* [TASK PROMPT]: Copy out all of the data below with no alterations.

* [MATERIAL]:
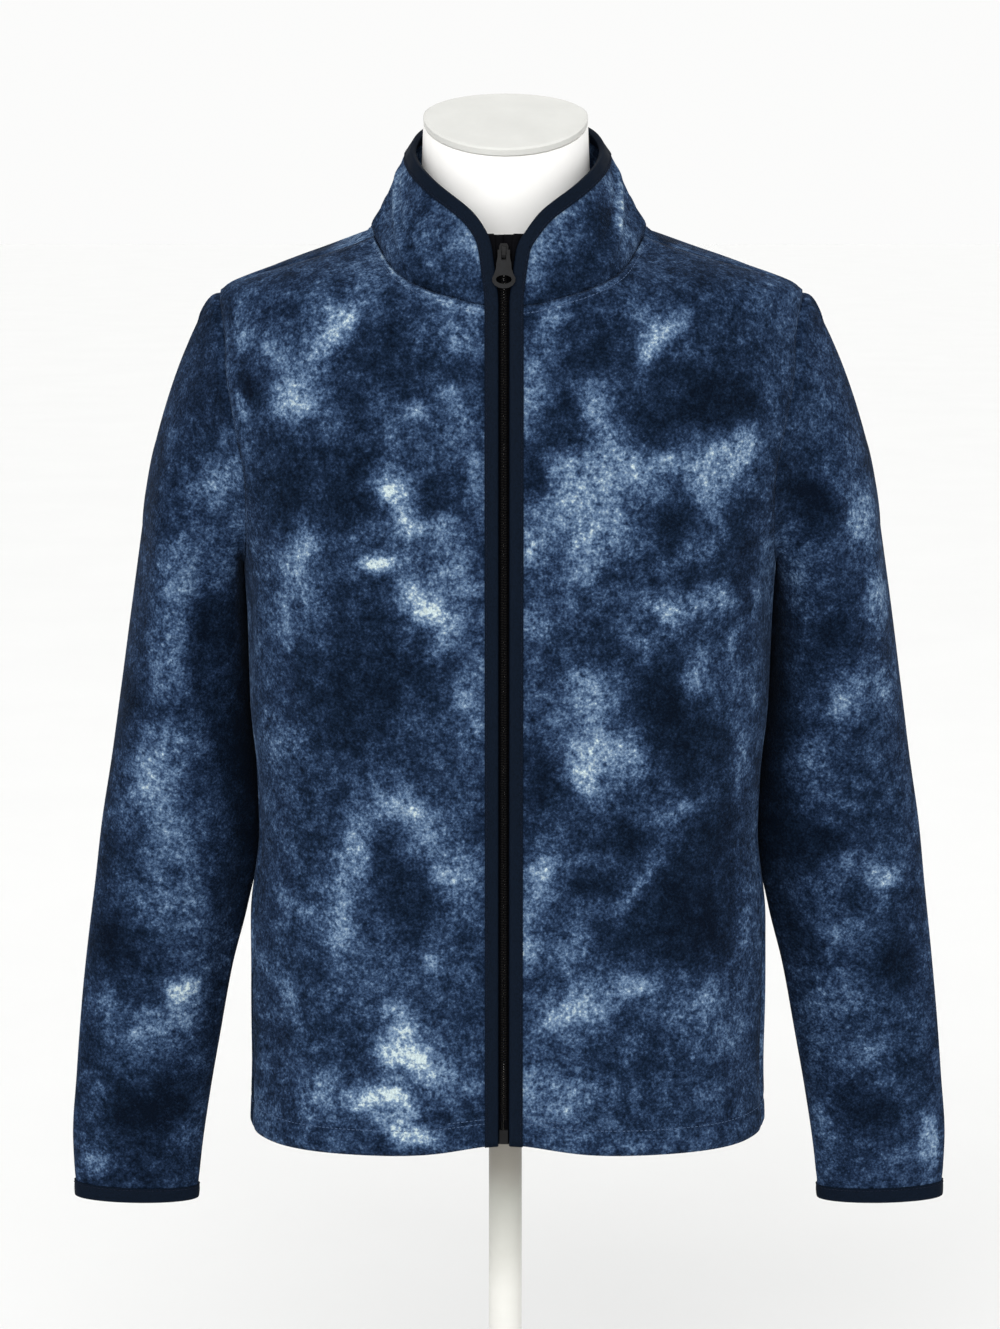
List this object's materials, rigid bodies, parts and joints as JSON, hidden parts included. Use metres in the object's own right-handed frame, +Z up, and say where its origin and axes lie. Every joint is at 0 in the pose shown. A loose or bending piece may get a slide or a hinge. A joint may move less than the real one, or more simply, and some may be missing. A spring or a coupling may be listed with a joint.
{
  "type": "fleece zip jacket on a limbless dress form",
  "caption": "Printed fleece zip jacket with a stand-up collar and bound edges, worn by a limbless dress form on a round stand.",
  "frame": {"origin": "middle of the stand base's underside, on the floor", "axes": "+Z up, -Y out of the jacket's front, +X to the wearer's left"},
  "size_m": [0.6873, 0.32, 1.1529],
  "materials": {
    "fleece": "mottled blue printed fleece, short nap",
    "binding": "smooth dark navy stretch binding",
    "zip_tape": "woven black tape and coil",
    "zip_metal": "dark satin lacquer",
    "form_white": "smooth matte white",
    "stand_white": "white powder coat"
  },
  "bodies": {
    "jacket_on_form": {"jacket_front_left": "fleece", "jacket_front_right": "fleece", "jacket_back": "fleece", "sleeve_left": "fleece", "sleeve_right": "fleece", "collar": "fleece", "edge_binding": "binding", "cuff_binding_left": "binding", "cuff_binding_right": "binding", "zip_tape_left": "zip_tape", "zip_tape_right": "zip_tape", "zip_slider": "zip_metal", "zip_box": "zip_metal", "zip_pin": "zip_metal", "dress_form": "form_white", "form_neck_cap": "form_white", "stand_post": "stand_white", "stand_base": "stand_white"},
    "pull_tab": {"zip_pull_tab": "zip_metal"}
  },
  "joints": [
    {"name": "pull_tab_hinge", "type": "hinge", "parent": "jacket_on_form", "child": "pull_tab", "pos_m": [-0.0015, -0.08781, 1.03984], "axis": [-1, 0, 0], "range_deg": [0, 150]}
  ]
}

* [OUTPUT]:
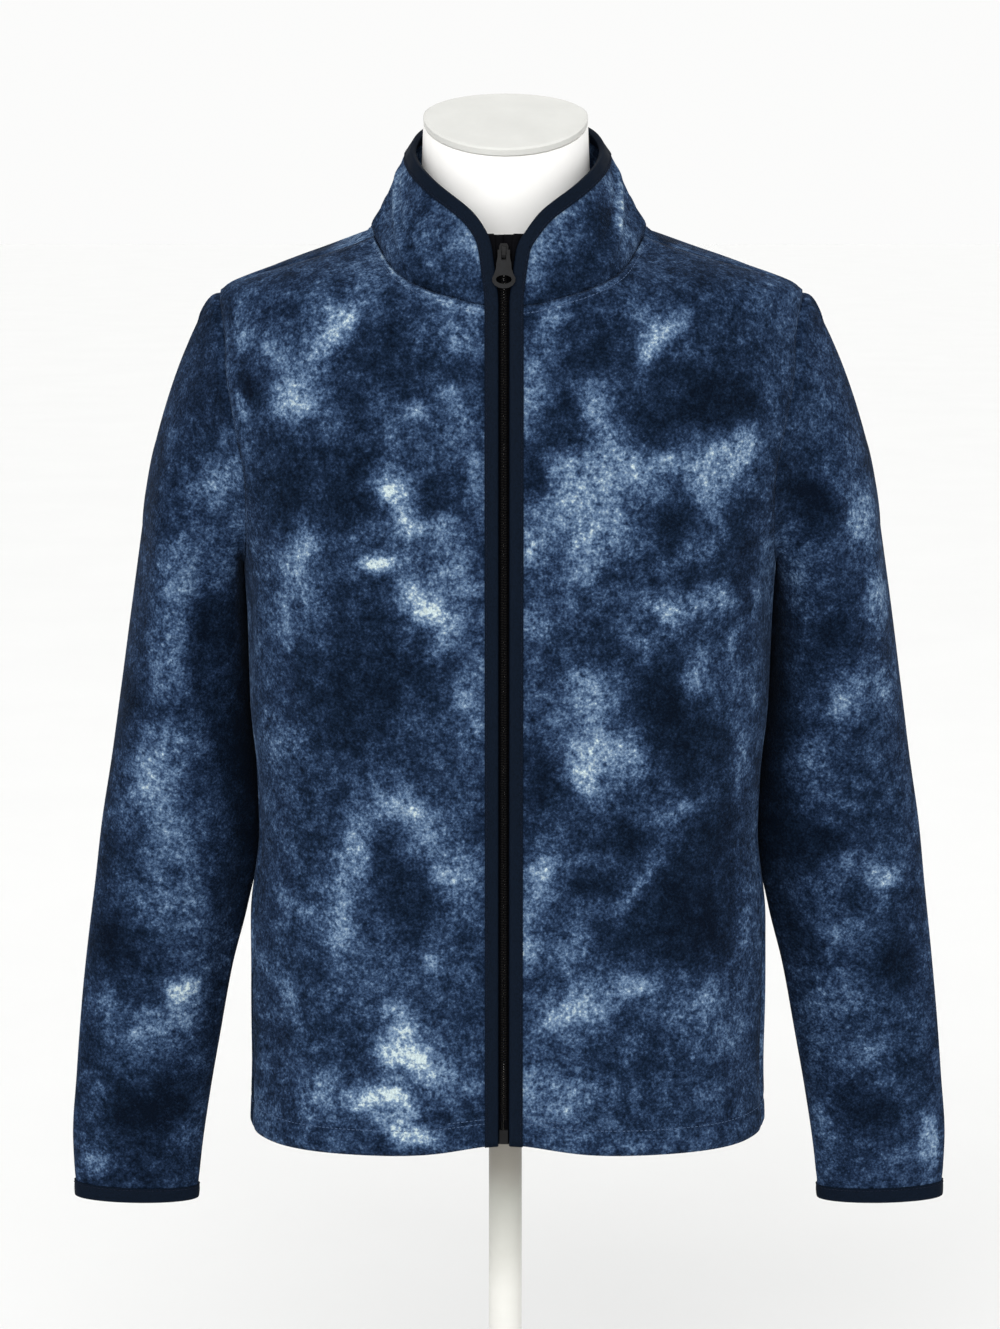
List this object's materials, rigid bodies, parts and joints as JSON, hidden parts included. Use metres in the object's own right-handed frame, +Z up, and say where its origin and axes lie. Every joint is at 0 in the pose shown. A loose or bending piece may get a slide or a hinge. A joint may move less than the real one, or more simply, and some may be missing. A spring or a coupling may be listed with a joint.
{
  "type": "fleece zip jacket on a limbless dress form",
  "caption": "Printed fleece zip jacket with a stand-up collar and bound edges, worn by a limbless dress form on a round stand.",
  "frame": {"origin": "middle of the stand base's underside, on the floor", "axes": "+Z up, -Y out of the jacket's front, +X to the wearer's left"},
  "size_m": [0.6873, 0.32, 1.1529],
  "materials": {
    "fleece": "mottled blue printed fleece, short nap",
    "binding": "smooth dark navy stretch binding",
    "zip_tape": "woven black tape and coil",
    "zip_metal": "dark satin lacquer",
    "form_white": "smooth matte white",
    "stand_white": "white powder coat"
  },
  "bodies": {
    "jacket_on_form": {"jacket_front_left": "fleece", "jacket_front_right": "fleece", "jacket_back": "fleece", "sleeve_left": "fleece", "sleeve_right": "fleece", "collar": "fleece", "edge_binding": "binding", "cuff_binding_left": "binding", "cuff_binding_right": "binding", "zip_tape_left": "zip_tape", "zip_tape_right": "zip_tape", "zip_slider": "zip_metal", "zip_box": "zip_metal", "zip_pin": "zip_metal", "dress_form": "form_white", "form_neck_cap": "form_white", "stand_post": "stand_white", "stand_base": "stand_white"},
    "pull_tab": {"zip_pull_tab": "zip_metal"}
  },
  "joints": [
    {"name": "pull_tab_hinge", "type": "hinge", "parent": "jacket_on_form", "child": "pull_tab", "pos_m": [-0.0015, -0.08781, 1.03984], "axis": [-1, 0, 0], "range_deg": [0, 150]}
  ]
}